Financial Services By Claire Turing 3 min read

Bendigo and Adelaide Bank has revealed systemic deficiencies in its anti-money laundering and counter-terrorism financing controls following a Deloitte investigation, committing to comprehensive remediation efforts.

  • Deloitte investigation exposed AML/CTF control weaknesses from 2019 to 2025
  • Deficiencies found across risk assessment, customer due diligence, and transaction monitoring
  • Issues extend beyond one branch, indicating systemic risk management failures
  • Bank commits to fully funding remediation and enhancing compliance frameworks
  • Ongoing engagement with AUSTRAC, APRA, and ASIC promised

Background of the Investigation

In August 2025, Bendigo and Adelaide Bank Limited (ASX – BEN) initiated an independent review by Deloitte after identifying suspicious activity suggestive of money laundering at one of its branches. This prompted the bank to report the matter to AUSTRAC and law enforcement authorities. Deloitte’s investigation spanned six years, from August 2019 to August 2025, aiming to uncover the nature and extent of any anti-money laundering (AML) and counter-terrorism financing (CTF) deficiencies.

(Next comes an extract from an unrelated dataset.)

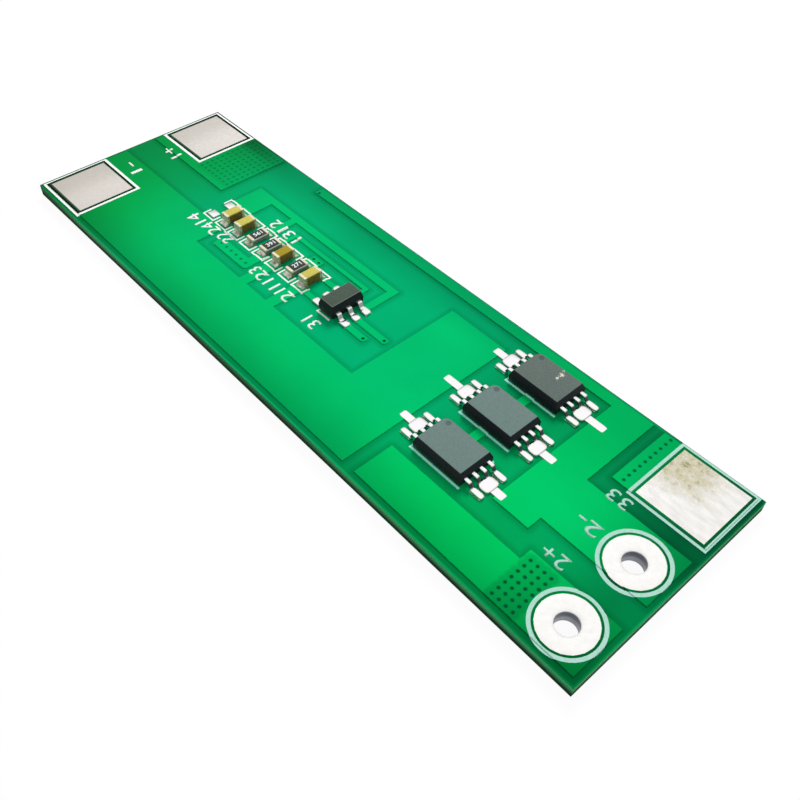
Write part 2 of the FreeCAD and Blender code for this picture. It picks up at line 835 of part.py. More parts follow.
coat_names = ("battery_minus_tinning", "battery_plus_tinning", "battery_middle_tinning")
for name, land in zip(coat_names, square_lands):
    pieces[name] = land.solid(land_top, land_top + tin_thickness)
pieces["output_plus_tinning"] = output_tinning(output_plus)
pieces["output_minus_tinning"] = output_tinning(output_minus)
spare_lands = [land for place in spare_places for land in chip_lands(place)]
pieces["spare_land_tinning"] = layer(spare_lands, land_top, land_top + tin_thickness)

body, frame, die = transistor_pieces()
for index, (x, y) in enumerate(transistors):
    name = "transistor_%d_" % (index + 1)
    placed_frame = moved(frame, x, y)
    pieces[name + "body"] = moved(body, x, y)
    pieces[name + "leads"] = placed_frame
    pieces[name + "die"] = moved(die, x, y)
    pieces[name + "solder"] = transistor_solder(index, placed_frame)

body, frame, die = controller_pieces()
placed_frame = moved(frame, controller_x, controller_y)
pieces["controller_body"] = moved(body, controller_x, controller_y)
pieces["controller_leads"] = placed_frame
pieces["controller_die"] = moved(die, controller_x, controller_y)
pieces["controller_solder"] = controller_solder(placed_frame)

body, caps = capacitor_pieces()
for number, place in enumerate(capacitor_places, 1):
    pieces["capacitor_%d_body" % number] = moved(body, chips_x[place], chip_row_y)
    pieces["capacitor_%d_end_caps" % number] = moved(caps, chips_x[place], chip_row_y)
substrate, coat, wraps = resistor_pieces()
for number, place in enumerate(resistor_places, 1):
    pieces["resistor_%d_substrate" % number] = moved(substrate, chips_x[place], chip_row_y)
    pieces["resistor_%d_overcoat" % number] = moved(coat, chips_x[place], chip_row_y)
    pieces["resistor_%d_end_wraps" % number] = moved(wraps, chips_x[place], chip_row_y)
pieces["chip_solder"] = chip_solder()

for name, shape in pieces.items():
    moved(shape, -board_length / 2, -board_width / 2).exportStep("parts/%s.step" % name)
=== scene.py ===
import json
import math

import bpy
from mathutils import Euler, Matrix, Vector

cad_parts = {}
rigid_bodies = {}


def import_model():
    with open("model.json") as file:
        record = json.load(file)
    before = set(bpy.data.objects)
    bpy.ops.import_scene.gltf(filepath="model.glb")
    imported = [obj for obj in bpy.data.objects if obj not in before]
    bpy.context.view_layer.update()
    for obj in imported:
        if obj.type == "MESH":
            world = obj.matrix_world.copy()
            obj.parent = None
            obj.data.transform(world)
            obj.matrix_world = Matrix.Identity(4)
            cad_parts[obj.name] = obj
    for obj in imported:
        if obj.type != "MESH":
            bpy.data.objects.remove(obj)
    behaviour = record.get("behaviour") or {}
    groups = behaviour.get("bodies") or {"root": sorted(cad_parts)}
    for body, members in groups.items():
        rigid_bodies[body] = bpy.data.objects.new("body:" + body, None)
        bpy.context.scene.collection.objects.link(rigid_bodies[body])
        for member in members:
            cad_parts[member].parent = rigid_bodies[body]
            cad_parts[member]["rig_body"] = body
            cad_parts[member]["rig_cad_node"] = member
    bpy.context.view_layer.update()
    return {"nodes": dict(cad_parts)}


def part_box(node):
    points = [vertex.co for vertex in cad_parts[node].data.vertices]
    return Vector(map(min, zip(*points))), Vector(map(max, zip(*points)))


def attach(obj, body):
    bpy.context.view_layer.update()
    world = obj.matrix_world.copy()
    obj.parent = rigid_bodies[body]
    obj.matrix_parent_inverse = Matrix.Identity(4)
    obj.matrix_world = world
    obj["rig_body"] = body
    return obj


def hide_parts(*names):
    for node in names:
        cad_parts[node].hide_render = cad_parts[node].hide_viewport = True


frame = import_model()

bl_info = {
    "name": "Battery protection board",
    "version": (1, 0, 0),
    "blender": (4, 5, 0),
    "location": "View3D > Sidebar > Board",
    "description": "Dresses the packed battery protection board with lacquer, print, solder and packages",
    "category": "Object",
}

MM = 0.001
# Points closer than this, in metres, are one point
MERGE = 1e-7
BOARD_LOW, BOARD_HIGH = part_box("laminate")
LENGTH_MM = (BOARD_HIGH.x - BOARD_LOW.x) / MM
WIDTH_MM = (BOARD_HIGH.y - BOARD_LOW.y) / MM
# Board places below are in millimetres from the battery end and from the near long edge.
CORNER = Vector((BOARD_LOW.x, BOARD_LOW.y, 0.0))

# Levels above the underside. Print starts flat at its own level and is then laid down.
LAND_LEVEL = 1.03
LACQUER_ON_COPPER = 1.06
SEAT_LEVEL = 1.06
PRINT_LEVEL = 1.3
TRANSISTOR_TOP = 2.09
# How far the lacquer's step stands outside an edge of copper
LACQUER_WALL = 0.03
# A sheet of solder starts this far over its land, and its base lies this far below it
SOLDER_START = 0.03
SOLDER_SINK = 0.004

CHIP_X = [12.62 + 1.64 * place for place in range(8)]
CHIP_Y = 9.4
CAPACITOR_PLACES = (1, 2, 5, 7)
RESISTOR_PLACES = (3, 4, 6)
TRANSISTOR_X = 42.752
TRANSISTOR_Y = (5.88, 10.19, 14.5)
CONTROLLER = (27.78, 9.3)
OUTPUTS = ((55.05, 2.51), (55.05, 8.24))
OUTPUT_RADIUS = 1.82
SQUARE_LANDS = ((3.0, 3.1), (3.0, 14.52), (54.5, 14.6))
SQUARE_HALF = 2.45

# Copper outlines under the upper lacquer: low corner and high corner
COPPER = (
    (0.3, 10.85, 10.35, 17.25),
    (0.3, 0.5, 14.66, 7.95), (0.3, 0.5, 38.6, 5.6), (33.35, 0.5, 38.6, 15.0),
    (20.37, 5.5, 21.27, 8.62), (23.65, 5.5, 24.55, 8.62),
    (12.29, 9.9, 14.59, 13.45), (12.62, 12.85, 29.35, 13.45), (28.75, 10.25, 29.35, 13.15),
    (17.24, 10.18, 17.84, 13.15),
    (19.03, 11.7, 27.65, 12.0), (19.03, 10.18, 19.33, 11.85), (27.35, 9.15, 27.65, 11.85),
    (24.1, 10.05, 26.65, 10.45), (24.1, 8.15, 26.65, 8.55),
    (15.65, 6.475, 19.8, 7.425), (18.98, 6.95, 19.78, 8.62), (22.04, 10.18, 23.17, 11.37),
    (28.91, 8.11, 31.54, 8.59), (28.91, 9.06, 32.69, 9.54),
    (15.65, 16.5, 49.5, 17.25), (46.7, 5.43, 49.5, 17.25), (49.4, 6.54, 57.2, 10.64),
    (50.4, 12.0, 57.2, 17.25),
    (39.75, 0.5, 50.74, 3.55), (50.64, 0.5, 57.2, 4.46),
    (42.3, 5.88, 42.95, 15.48), (40.1, 6.73, 45.4, 6.98), (40.1, 11.04, 45.4, 11.29),
    (40.1, 15.35, 45.4, 15.6),
)

# Areas whose bare copper took tin when the parts were soldered: low corner and high corner
SOLDERED_AREAS = ((11.5, 7.8, 25.6, 11.0), (25.6, 7.4, 30.0, 11.3), (38.0, 3.0, 47.5, 17.0))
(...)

Findings Reveal Systemic Weaknesses

The Deloitte review uncovered significant shortcomings not only at the implicated branch but across the bank’s broader AML/CTF risk management framework. Key areas of concern included inadequate risk assessments, insufficient enhanced customer due diligence, and ineffective oversight mechanisms. Particularly troubling was the deficient transaction monitoring program, which failed to cover many critical risk indicators that could detect illicit activities.

Bank’s Response and Commitment

The Board of Bendigo and Adelaide Bank expressed deep disappointment with the findings but reaffirmed its commitment to rectifying all identified issues. It has pledged to fully fund an uplift program designed to overhaul systems, processes, and governance frameworks to ensure full compliance with the Anti-Money Laundering and Counter-Terrorism Financing Act 2006. The bank also committed to maintaining transparent communication with the market and regulators, including AUSTRAC, APRA, and ASIC, as remediation progresses.

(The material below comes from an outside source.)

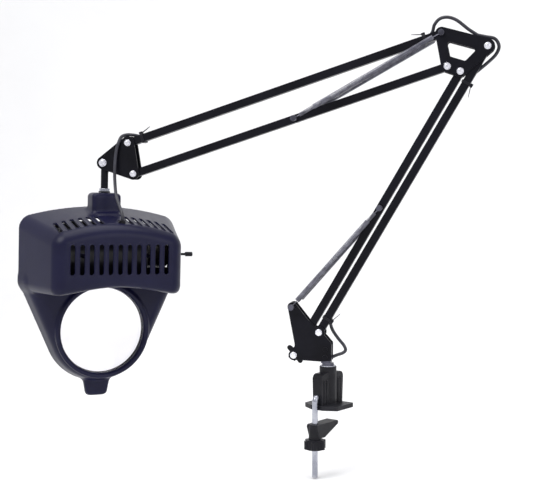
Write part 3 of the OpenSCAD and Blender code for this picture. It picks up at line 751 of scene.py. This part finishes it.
def helix(start, end, radius, turns, per_turn=18):
    axis = end - start
    side = axis.orthogonal().normalized()
    other = axis.normalized().cross(side)
    count = int(turns * per_turn)
    return [start + axis * (i / count)
            + radius * (math.cos(math.tau * i / per_turn) * side + math.sin(math.tau * i / per_turn) * other)
            for i in range(count + 1)]


def hook_loop(centre, towards):
    """Open eye round a stud in the arm's plane, with a lead that runs to the point towards."""
    lead = (towards - centre).normalized()
    across = Vector((0, 1, 0)).cross(lead)
    arc = [centre + HOOK_R * (math.cos(a) * lead + math.sin(a) * across)
           for a in (math.radians(20 + 335 * i / 30) for i in range(31))]
    return [*arc, centre + lead * (HOOK_R + 2.5), towards]


def springs():
    wire_sides = 6
    for name, anchor, stud, start, end, inner, coil_body, end_body in (
            ("lower", spring_anchor, lower_stud, 13.0, 162.0, 48.0,
             "lower_spring_coils", "lower_spring_ends"),
            ("forearm", elbow_top, fore_stud, 13.0, 199.0, 60.0,
             "forearm_spring_coils", "forearm_spring_ends")):
        spring_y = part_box(f"{name}_springs")[1].y / MM - COIL_R
        coils, ends = Piece(), Piece()
        for y in (-spring_y, spring_y):
            a = millimetres(anchor) + Vector((0, y, 0))
            b = millimetres(stud) + Vector((0, y, 0))
            run = (b - a).normalized()
            turns = (end - start) / 1.62
            wound = helix(a + run * start, a + run * end, COIL_R - WIRE_R, turns)
            coils.add(sweep(wound, WIRE_R, wire_sides))
            coils.add(sweep(hook_loop(a, a + run * (start + 0.4)), WIRE_R, 8))
            ends.add(sweep(helix(b - run * 9.5, b - run * inner, INNER_COIL_R - WIRE_R, (inner - 9.5) / 1.5),
                           WIRE_R * 0.9, wire_sides))
            ends.add(sweep(hook_loop(b, b - run * 10.0), WIRE_R, 8))
        coils.place(f"{name}_coil_pair", "spring_steel", coil_body, [f"{name}_springs"], crease=60.0)
        ends.place(f"{name}_spring_eyes", "spring_steel", end_body, [f"{name}_spring_hooks"], crease=60.0)


springs()


# ---------- cord and cable ties ----------

def cord_piece(name, points, bodies, replaced=()):
    """Flexible cord through points in millimetres; with one body it rides on that body, with two it stays fixed
    where it is drawn.
    """
    piece = Piece()
    piece.add(sweep(smooth_path(points, 10), CORD_R, 16))
    o = new_object(name, piece.mesh(name, WORLD_MM), "cord_rubber", 50.0)
    if len(bodies) == 1:
        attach(o, bodies[0])
    else:
        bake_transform(o)
    if replaced:
        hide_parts(*replaced)


def along_bar(start, end, distance, y):
    """Point beside a bar, a distance from its first pivot, in millimetres."""
    start, end = millimetres(start), millimetres(end)
    return start + (end - start).normalized() * distance + Vector((0, y, 0))


def head_point(x, y, z):
    return (HEAD @ Vector((x, y, z))) / MM


def cords():
    back = BAR_HALF + CORD_R + 0.2
    lower_tie = along_bar(base_right, elbow_right, 24.0, back)
    lower_end = along_bar(base_right, elbow_right, 409.0, back)
    fore_start = along_bar(elbow_top, head_top, 24.0, back)
    fore_end = along_bar(elbow_top, head_top, 452.0, back)
    cord_piece("cord_on_lower_bar", [lower_tie, along_bar(base_right, elbow_right, 220.0, back), lower_end],
               ["right_lower_arm"], ["lower_cord_run"])
    cord_piece("cord_on_forearm", [fore_start, along_bar(elbow_top, head_top, 235.0, back), fore_end],
               ["upper_forearm"], ["forearm_cord_run"])

    r = millimetres(base_right)
    base_loop = [(5.0, 0.0, 71.0), (13.0, 0.6, 74.6), (21.0, 1.6, 77.6), (24.6, 2.4, 81.8), (21.6, 3.2, 88.6),
                 (13.0, 4.6, 98.4), (r.x + 16.5, 6.8, r.z + 4.0), lower_tie]
    cord_piece("cord_base_loop", base_loop, ["base_bracket", "right_lower_arm"], ["base_cord"])

    b, a = millimetres(elbow_right), millimetres(elbow_top)
    junction = (b.x - 14.0, 4.0, b.z + 16.0)
    around_elbow = [lower_end, (b.x + 2.0, 7.2, b.z - 19.0), (b.x + 11.5, 6.0, b.z - 9.0),
                    (b.x + 14.6, 4.8, b.z + 1.0), (b.x + 9.0, 4.2, b.z + 10.5), (b.x - 3.0, 4.0, b.z + 13.5),
                    junction]
    cord_piece("cord_round_elbow", around_elbow, ["right_lower_arm", "elbow"], ["elbow_cord"])
    over_elbow = [junction, (b.x - 26.0, 3.6, b.z + 24.0), (a.x + 20.0, 3.2, a.z + 18.0),
                  (a.x + 8.0, 3.0, a.z + 22.6), (a.x - 3.0, 3.2, a.z + 21.0),
                  (a.x - 10.5, 4.2, a.z + 13.0), (a.x - 13.6, 6.0, a.z + 3.0), fore_start]
    cord_piece("cord_over_elbow", over_elbow, ["elbow", "upper_forearm"], ())

    p, h = millimetres(head_top), millimetres(tilt_pivot)
    beside = (p.x - 13.4, -12.0, p.z - 2.0)
    to_bracket = [fore_end, (p.x + 12.0, 7.0, p.z + 10.0), (p.x + 4.0, 3.0, p.z + 11.8),
                  (p.x - 3.5, -2.5, p.z + 11.8), (p.x - 9.6, -8.0, p.z + 8.4), beside]
    cord_piece("cord_over_bracket", to_bracket, ["upper_forearm", "head_bracket"], ())
    below = (h.x + 21.0, -16.0, h.z - 8.0)
    down_bracket = [beside, (p.x - 15.6, -13.0, p.z - 12.0), (p.x - 16.8, -14.0, p.z - 24.0), below]
    cord_piece("cord_beside_bracket", down_bracket, ["head_bracket", "stem"], ())
    hole = [head_point(CORD_HOLE[0], CORD_HOLE[1], z) for z in (-72.0, -84.0, -98.0)]
    down_neck = [below, (h.x + 22.5, -20.0, h.z - 26.0), (h.x + 28.5, -29.5, h.z - 50.0), *hole]
    cord_piece("cord_into_head", down_neck, ["stem", "head"], ["head_cord"])


def cable_tie(piece, matrix):
    """Strap round the bar and cord, with its lock on top and a tapering tail; X runs along the bar."""
    half, back, width, t = BAR_HALF + 0.15, BAR_HALF + 2 * CORD_R + 0.4, 3.4, 1.1
    corner = 1.6
    loop = []
    for cy, cz, start in ((back - corner, half - corner, 0), (-half + corner, half - corner, 90),
                          (-half + corner, -half + corner, 180), (back - corner, -half + corner, 270)):
        for i in range(6):
            a = math.radians(start + 18 * i)
            loop.append((cy, cz, math.cos(a), math.sin(a)))
    count = len(loop)
    verts, faces = [], []
    for x, grow in ((-width / 2, 0.1), (-width / 2, t), (width / 2, t), (width / 2, 0.1)):
        verts.extend((x, cy + (corner + grow) * c, cz + (corner + grow) * s) for cy, cz, c, s in loop)
    for ring in range(4):
        for i in range(count):
            j = (i + 1) % count
            a, b = ring * count, ((ring + 1) % 4) * count
            faces.append((a + i, a + j, b + j, b + i))
    piece.add((verts, faces), matrix)
    lock = [(x, y, z) for x in (-2.6, 2.6) for y in (-4.4, 0.4) for z in (half + 0.6, half + 3.6)]
    lock += [(x, y, half + 4.1) for x in (-2.0, 2.0) for y in (-3.8, -0.2)]
    piece.add(hull(lock), matrix)
    tail = []
    for u, w, h in ((0.0, 1.4, 0.55), (7.0, 1.3, 0.5), (13.0, 0.6, 0.4), (15.0, 0.2, 0.25)):
        point = Vector((-1.5 - u * 0.96, -2.0 - 0.05 * u, half + 2.0 + 0.32 * u))
        tail += [point + Vector((0, sy * w, sz * h)) for sy in (-1, 1) for sz in (-1, 1)]
    piece.add(hull(tail), matrix)


def tie_matrix(start, end, distance, flip):
    """Bar frame at a distance from its first pivot; flip points the tie's tail back along the bar."""
    start, end = millimetres(start), millimetres(end)
    run = (end - start).normalized()
    rise = Vector((-run.z, 0, run.x))
    if rise.z < 0:
        rise = -rise
    x_axis = -run if flip else run
    axes = Matrix((x_axis, Vector((0, 1, 0)), rise)).transposed().to_4x4()
    return Matrix.Translation(start + run * distance) @ axes


def cable_ties():
    lower, upper = Piece(), Piece()
    for distance, flip, side in ((22.0, True, -1), (399.0, False, -1)):
        m = tie_matrix(base_right, elbow_right, distance, flip) @ Matrix.Scale(side, 4, (0, 0, 1))
        cable_tie(lower, m)
    for distance, flip in ((24.0, False), (448.0, False)):
        cable_tie(upper, tie_matrix(elbow_top, head_top, distance, flip != (distance < 100)))
    lower.place("lower_tie_straps", "black_plastic", "right_lower_arm", ["lower_cord_ties"])
    upper.place("forearm_tie_straps", "black_plastic", "upper_forearm", ["forearm_cord_ties"])


cords()
cable_ties()


# ---------- camera, floor and light ----------

def studio():
    low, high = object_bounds()
    floor_z = low.z - 0.002
    middle = (low + high) / 2
    profile = [(-6.0, 0.0), (1.6, 0.0)]
    profile += [(1.6 + 0.9 * math.sin(a), 0.9 - 0.9 * math.cos(a)) for a in
                (math.radians(6 * i) for i in range(1, 16))]
    profile += [(2.5, 5.0)]
    verts = [(x, y, floor_z + z) for y, z in profile for x in (middle.x - 8, middle.x + 8)]
    faces = [(2 * i, 2 * i + 1, 2 * i + 3, 2 * i + 2) for i in range(len(profile) - 1)]
    mesh = bpy.data.meshes.new("studio_sweep")
    mesh.from_pydata(verts, [], faces)
    mesh.shade_smooth()
    floor = bpy.data.objects.new("studio_sweep", mesh)
    bpy.context.scene.collection.objects.link(floor)
    paper = finish("studio_paper", (0.86, 0.86, 0.86), (0.89, 0.89, 0.89), 0.8, 0.03, 300.0, 0.00005,
                   edge_radius=0.0, specular=0.2, drift_scale=2.0)
    mesh.materials.append(paper)

    world = bpy.data.worlds.new("studio_air")
    bpy.context.scene.world = world
    world.use_nodes = True
    background = world.node_tree.nodes["Background"]
    background.inputs["Color"].default_value = (0.97, 0.97, 1.0, 1)
    background.inputs["Strength"].default_value = 0.75

    for name, place, size, power in (("key", (-1.1, -1.6, 2.3), 1.8, 42.0),
                                     ("top", (0.1, 0.1, 2.6), 2.4, 34.0),
                                     ("fill", (1.9, -1.4, 1.0), 1.6, 10.0)):
        light = bpy.data.lights.new(name, "AREA")
        light.shape = "DISK"
        light.size = size
        light.energy = power
        lamp = bpy.data.objects.new(name, light)
        lamp.location = place
        lamp.rotation_euler = (middle - Vector(place)).to_track_quat("-Z", "Y").to_euler()
        bpy.context.scene.collection.objects.link(lamp)

    camera_data = bpy.data.cameras.new("camera")
    camera_data.sensor_width = 36.0
    camera_data.lens = 73.0
    camera = bpy.data.objects.new("camera", camera_data)
    camera.location = (0.2514, -1.5421, 0.3171)
    camera.rotation_euler = (math.radians(86.73), 0.0, math.radians(12.0))
    bpy.context.scene.collection.objects.link(camera)
    bpy.context.scene.camera = camera
    bpy.context.scene.view_settings.view_transform = "Standard"


studio()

Implications for the Bank and Investors

This disclosure highlights the challenges financial institutions face in managing evolving AML/CTF risks and the regulatory scrutiny that follows any lapses. While the full financial impact remains uncertain, the bank’s proactive stance on remediation and cooperation with regulators may help mitigate longer-term reputational damage. Investors will be watching closely for updates on remediation costs, regulatory feedback, and any potential enforcement actions.

Looking Ahead

Bendigo and Adelaide Bank’s case serves as a cautionary tale about the importance of robust compliance frameworks in the banking sector. The unfolding remediation journey will test the bank’s ability to restore confidence among regulators, customers, and shareholders alike.

Bottom Line?

Bendigo Bank’s full-scale remediation marks a critical turning point in its AML/CTF compliance journey.

Questions in the middle?

  • What specific remediation measures will the bank implement to address identified deficiencies?
  • How will regulators respond, and could enforcement actions or penalties follow?
  • What impact will remediation costs and reputational risks have on the bank’s financial performance?